-- Start of DATASET CONTENT --
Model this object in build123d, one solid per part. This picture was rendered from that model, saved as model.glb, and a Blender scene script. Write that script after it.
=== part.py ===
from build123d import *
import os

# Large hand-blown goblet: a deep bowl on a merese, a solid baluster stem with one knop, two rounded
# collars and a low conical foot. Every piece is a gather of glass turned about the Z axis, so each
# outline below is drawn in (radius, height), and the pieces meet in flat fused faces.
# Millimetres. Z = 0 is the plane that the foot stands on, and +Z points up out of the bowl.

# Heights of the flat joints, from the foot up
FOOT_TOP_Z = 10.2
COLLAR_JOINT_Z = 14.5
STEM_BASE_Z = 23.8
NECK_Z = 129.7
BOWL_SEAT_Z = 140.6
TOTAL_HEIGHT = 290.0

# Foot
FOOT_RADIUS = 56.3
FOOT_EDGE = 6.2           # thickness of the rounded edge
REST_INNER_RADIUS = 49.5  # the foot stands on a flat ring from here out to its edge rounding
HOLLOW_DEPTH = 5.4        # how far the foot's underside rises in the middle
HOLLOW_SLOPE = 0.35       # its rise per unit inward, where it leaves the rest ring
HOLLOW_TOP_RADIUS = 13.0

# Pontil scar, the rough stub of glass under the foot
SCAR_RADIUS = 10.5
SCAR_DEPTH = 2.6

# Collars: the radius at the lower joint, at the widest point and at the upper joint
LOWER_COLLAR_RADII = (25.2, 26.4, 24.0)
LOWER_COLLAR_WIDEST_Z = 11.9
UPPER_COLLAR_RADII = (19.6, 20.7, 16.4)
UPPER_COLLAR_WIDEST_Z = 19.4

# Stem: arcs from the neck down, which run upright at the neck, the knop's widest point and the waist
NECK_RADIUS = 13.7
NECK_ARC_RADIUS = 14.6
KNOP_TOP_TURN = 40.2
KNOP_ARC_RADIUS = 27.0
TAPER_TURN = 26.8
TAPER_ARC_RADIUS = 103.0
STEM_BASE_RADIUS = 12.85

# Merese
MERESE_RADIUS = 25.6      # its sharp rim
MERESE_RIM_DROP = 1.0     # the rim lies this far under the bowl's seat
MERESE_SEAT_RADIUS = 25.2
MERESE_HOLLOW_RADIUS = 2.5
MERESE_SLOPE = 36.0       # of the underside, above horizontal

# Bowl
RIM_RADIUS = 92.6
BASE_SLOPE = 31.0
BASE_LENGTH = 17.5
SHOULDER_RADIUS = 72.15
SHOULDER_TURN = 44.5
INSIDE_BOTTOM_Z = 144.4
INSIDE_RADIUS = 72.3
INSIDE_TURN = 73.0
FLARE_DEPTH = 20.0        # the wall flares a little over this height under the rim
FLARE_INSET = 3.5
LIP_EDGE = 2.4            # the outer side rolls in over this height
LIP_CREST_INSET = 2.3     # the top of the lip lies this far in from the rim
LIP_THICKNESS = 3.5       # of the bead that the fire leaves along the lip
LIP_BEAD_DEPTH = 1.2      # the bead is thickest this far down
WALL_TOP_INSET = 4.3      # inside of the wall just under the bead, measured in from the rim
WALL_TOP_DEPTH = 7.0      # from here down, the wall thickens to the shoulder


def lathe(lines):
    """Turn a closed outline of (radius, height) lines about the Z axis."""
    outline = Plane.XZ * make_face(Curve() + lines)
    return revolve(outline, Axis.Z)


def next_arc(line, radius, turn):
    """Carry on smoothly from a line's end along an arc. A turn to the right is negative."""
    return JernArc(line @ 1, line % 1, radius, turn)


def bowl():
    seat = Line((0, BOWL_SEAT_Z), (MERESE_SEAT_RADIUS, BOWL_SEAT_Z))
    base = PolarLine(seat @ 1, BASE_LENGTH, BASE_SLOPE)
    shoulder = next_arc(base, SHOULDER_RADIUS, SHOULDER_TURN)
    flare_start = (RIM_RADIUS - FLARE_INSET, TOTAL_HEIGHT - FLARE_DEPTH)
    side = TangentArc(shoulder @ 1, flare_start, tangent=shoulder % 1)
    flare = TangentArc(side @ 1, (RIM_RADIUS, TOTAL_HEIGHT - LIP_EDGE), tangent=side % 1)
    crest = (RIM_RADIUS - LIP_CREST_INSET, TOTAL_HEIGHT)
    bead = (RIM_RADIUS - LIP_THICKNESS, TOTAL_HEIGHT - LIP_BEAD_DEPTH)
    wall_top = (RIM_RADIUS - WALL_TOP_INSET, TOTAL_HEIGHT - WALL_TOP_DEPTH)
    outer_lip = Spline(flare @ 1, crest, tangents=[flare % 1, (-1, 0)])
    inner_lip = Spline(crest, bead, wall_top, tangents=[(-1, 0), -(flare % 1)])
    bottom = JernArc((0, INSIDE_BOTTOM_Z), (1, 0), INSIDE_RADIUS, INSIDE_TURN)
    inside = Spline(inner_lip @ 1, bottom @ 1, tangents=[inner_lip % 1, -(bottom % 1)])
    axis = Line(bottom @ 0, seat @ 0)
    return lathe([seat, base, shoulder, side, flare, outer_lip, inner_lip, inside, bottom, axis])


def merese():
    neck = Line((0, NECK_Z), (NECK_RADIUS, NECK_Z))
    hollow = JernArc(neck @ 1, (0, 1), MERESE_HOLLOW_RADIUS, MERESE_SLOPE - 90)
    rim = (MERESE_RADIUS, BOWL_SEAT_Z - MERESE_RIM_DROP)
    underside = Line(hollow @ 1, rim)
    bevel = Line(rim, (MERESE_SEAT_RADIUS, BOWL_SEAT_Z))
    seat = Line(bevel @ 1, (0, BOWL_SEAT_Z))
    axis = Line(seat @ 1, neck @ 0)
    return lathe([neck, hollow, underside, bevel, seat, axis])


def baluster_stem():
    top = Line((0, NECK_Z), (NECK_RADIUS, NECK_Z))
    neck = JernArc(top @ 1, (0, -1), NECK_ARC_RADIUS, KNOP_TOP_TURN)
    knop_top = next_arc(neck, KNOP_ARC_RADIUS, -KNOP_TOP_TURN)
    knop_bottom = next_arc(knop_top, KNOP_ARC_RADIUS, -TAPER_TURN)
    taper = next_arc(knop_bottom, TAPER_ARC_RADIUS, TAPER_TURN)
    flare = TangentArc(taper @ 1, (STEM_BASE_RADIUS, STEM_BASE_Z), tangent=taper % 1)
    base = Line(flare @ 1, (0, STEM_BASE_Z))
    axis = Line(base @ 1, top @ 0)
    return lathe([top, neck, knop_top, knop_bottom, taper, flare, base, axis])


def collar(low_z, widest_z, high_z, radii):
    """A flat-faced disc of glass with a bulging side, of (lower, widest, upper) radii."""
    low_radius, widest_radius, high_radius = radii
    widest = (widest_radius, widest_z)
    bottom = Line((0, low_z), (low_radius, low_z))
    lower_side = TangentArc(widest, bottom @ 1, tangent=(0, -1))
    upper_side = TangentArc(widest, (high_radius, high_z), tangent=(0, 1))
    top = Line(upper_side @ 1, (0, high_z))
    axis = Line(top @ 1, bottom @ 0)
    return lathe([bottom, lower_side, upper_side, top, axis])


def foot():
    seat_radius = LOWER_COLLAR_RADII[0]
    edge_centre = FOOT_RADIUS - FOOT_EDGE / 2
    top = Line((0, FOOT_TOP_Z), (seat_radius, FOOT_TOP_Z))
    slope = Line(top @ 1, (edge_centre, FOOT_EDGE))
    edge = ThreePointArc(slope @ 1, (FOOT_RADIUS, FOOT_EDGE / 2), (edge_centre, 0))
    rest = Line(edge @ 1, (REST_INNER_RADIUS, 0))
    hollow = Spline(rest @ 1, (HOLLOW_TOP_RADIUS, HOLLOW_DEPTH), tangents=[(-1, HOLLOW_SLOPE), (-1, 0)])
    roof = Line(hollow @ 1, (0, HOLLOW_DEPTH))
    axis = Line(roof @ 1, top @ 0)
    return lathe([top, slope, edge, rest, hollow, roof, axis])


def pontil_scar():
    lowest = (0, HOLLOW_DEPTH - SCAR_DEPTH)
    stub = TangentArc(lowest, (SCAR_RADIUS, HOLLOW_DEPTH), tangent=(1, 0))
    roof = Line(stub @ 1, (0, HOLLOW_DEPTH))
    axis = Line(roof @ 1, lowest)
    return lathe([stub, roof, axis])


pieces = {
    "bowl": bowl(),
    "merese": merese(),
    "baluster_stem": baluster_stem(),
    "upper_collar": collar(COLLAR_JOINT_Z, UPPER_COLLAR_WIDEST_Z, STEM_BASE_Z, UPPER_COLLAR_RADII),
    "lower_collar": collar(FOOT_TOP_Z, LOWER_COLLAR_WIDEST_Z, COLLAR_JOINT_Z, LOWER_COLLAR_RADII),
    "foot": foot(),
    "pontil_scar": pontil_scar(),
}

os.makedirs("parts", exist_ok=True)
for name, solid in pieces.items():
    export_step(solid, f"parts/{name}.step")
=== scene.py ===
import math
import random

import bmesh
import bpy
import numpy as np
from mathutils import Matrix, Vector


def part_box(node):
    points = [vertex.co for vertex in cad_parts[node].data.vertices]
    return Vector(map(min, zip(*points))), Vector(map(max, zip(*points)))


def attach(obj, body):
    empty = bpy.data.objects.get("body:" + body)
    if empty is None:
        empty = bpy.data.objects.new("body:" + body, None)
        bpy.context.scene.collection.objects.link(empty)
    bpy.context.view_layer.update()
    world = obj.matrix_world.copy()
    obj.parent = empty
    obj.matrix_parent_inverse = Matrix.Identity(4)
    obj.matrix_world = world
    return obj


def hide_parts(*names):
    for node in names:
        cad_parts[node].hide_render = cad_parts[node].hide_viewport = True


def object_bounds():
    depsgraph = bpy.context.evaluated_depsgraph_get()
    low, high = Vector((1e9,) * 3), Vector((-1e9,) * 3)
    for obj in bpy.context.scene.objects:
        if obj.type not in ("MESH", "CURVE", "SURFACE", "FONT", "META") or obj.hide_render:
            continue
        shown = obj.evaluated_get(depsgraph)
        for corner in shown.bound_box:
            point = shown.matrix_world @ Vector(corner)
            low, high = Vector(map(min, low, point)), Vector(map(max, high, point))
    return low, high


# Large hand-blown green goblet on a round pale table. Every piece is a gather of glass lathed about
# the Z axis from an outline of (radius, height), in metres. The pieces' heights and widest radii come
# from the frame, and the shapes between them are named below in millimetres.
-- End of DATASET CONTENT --
Give again the run of lines that opens at the line with "roof = Line(stub @ 1, (0, HOLLOW_DEPTH))" and closes at the line with "bpy.context.scene.collection.objects.link(empty)", exactly, and only that run.

• _TASK SOLUTION_
    roof = Line(stub @ 1, (0, HOLLOW_DEPTH))
    axis = Line(roof @ 1, lowest)
    return lathe([stub, roof, axis])


pieces = {
    "bowl": bowl(),
    "merese": merese(),
    "baluster_stem": baluster_stem(),
    "upper_collar": collar(COLLAR_JOINT_Z, UPPER_COLLAR_WIDEST_Z, STEM_BASE_Z, UPPER_COLLAR_RADII),
    "lower_collar": collar(FOOT_TOP_Z, LOWER_COLLAR_WIDEST_Z, COLLAR_JOINT_Z, LOWER_COLLAR_RADII),
    "foot": foot(),
    "pontil_scar": pontil_scar(),
}

os.makedirs("parts", exist_ok=True)
for name, solid in pieces.items():
    export_step(solid, f"parts/{name}.step")
=== scene.py ===
import math
import random

import bmesh
import bpy
import numpy as np
from mathutils import Matrix, Vector


def part_box(node):
    points = [vertex.co for vertex in cad_parts[node].data.vertices]
    return Vector(map(min, zip(*points))), Vector(map(max, zip(*points)))


def attach(obj, body):
    empty = bpy.data.objects.get("body:" + body)
    if empty is None:
        empty = bpy.data.objects.new("body:" + body, None)
        bpy.context.scene.collection.objects.link(empty)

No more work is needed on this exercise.